Speaker A:Gorsuch argued this case met every standard the court uses for taking cases.
Speaker A:It involved an important legal question, it conflicted with decisions from other courts, and it had massive real world consequences.
Speaker A:What's fascinating here is how Gorsuch framed the moral stakes.
Speaker A:He compared this case to TVA versus Hill, where the Supreme Court stopped a nearly completed federal dam project costing over $100 million to protect an endangered fish from called the snail darter.
Speaker A:Gorsuch asked pointedly, if Congress went to such lengths to accommodate the snail darter, why should we suppose it offered less protection to people practicing an ancient faith?
Speaker A:Here's why this case matters.
Speaker A:Beyond the Apache people.
Speaker A:Heartbreaking as their situation is, the Ninth Circuit covers 74% of all federal land in America and nearly a third of the country's Native American population.

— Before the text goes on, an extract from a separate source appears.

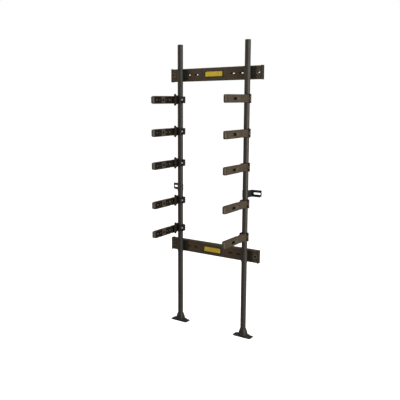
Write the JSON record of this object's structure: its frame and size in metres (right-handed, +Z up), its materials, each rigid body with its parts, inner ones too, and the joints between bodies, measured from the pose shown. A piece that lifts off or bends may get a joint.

Speaker A:Their ruling creates a roadmap for the government to destroy any religious practice on federal land without having to justify it.
Speaker A:Under rfra, and it's already happening.
Speaker A:Right after the Ninth Circuit decision, the National Park Service used it to deny the Knights of Columbus permission to hold their annual Memorial Day Mass at a Virginia National Cemetery, a tradition they'd maintained for 60 years.
Speaker A:Justice Gorsuch warned that nothing would prevent the government from shutting down worship at historic churches in national parks, including Ebenezer Baptist Church, where Martin Luther King Jr.
Speaker A:Preached.
Speaker A:As I wrap up today's episode, I keep coming back to Justice Gorsuch's closing words.
Speaker A:He said if the government wanted to demolish a historic cathedral, the court would find that case worth their time.
Speaker A:Faced with the government's plan to destroy an ancient site of tribal worship, he wrote, we owe the Apaches no less.
Speaker A:He reminded us that the Apaches may live far from Washington, D.C.
Speaker A:and their history and religious practices may be unfamiliar to many, but that should make no difference.
Speaker A:As he put it, quoting his own words from another case, popular religious views are easy enough to defend.
Speaker A:It is in protecting unpopular religious beliefs that we prove this country's commitment to religious freedom.
Speaker A:The Apache people are still fighting this battle.
Speaker A:The government plans to transfer Oak Flat to Resolution Copper imminently.
Speaker A:Once that happens, the destruction will be permanent, and a thousand years of Apache religious tradition will be buried under a corporate mining operation.
Speaker A:Thanks for listening to SCOTUS oral arguments and opinions.
Speaker A:Hope you enjoyed.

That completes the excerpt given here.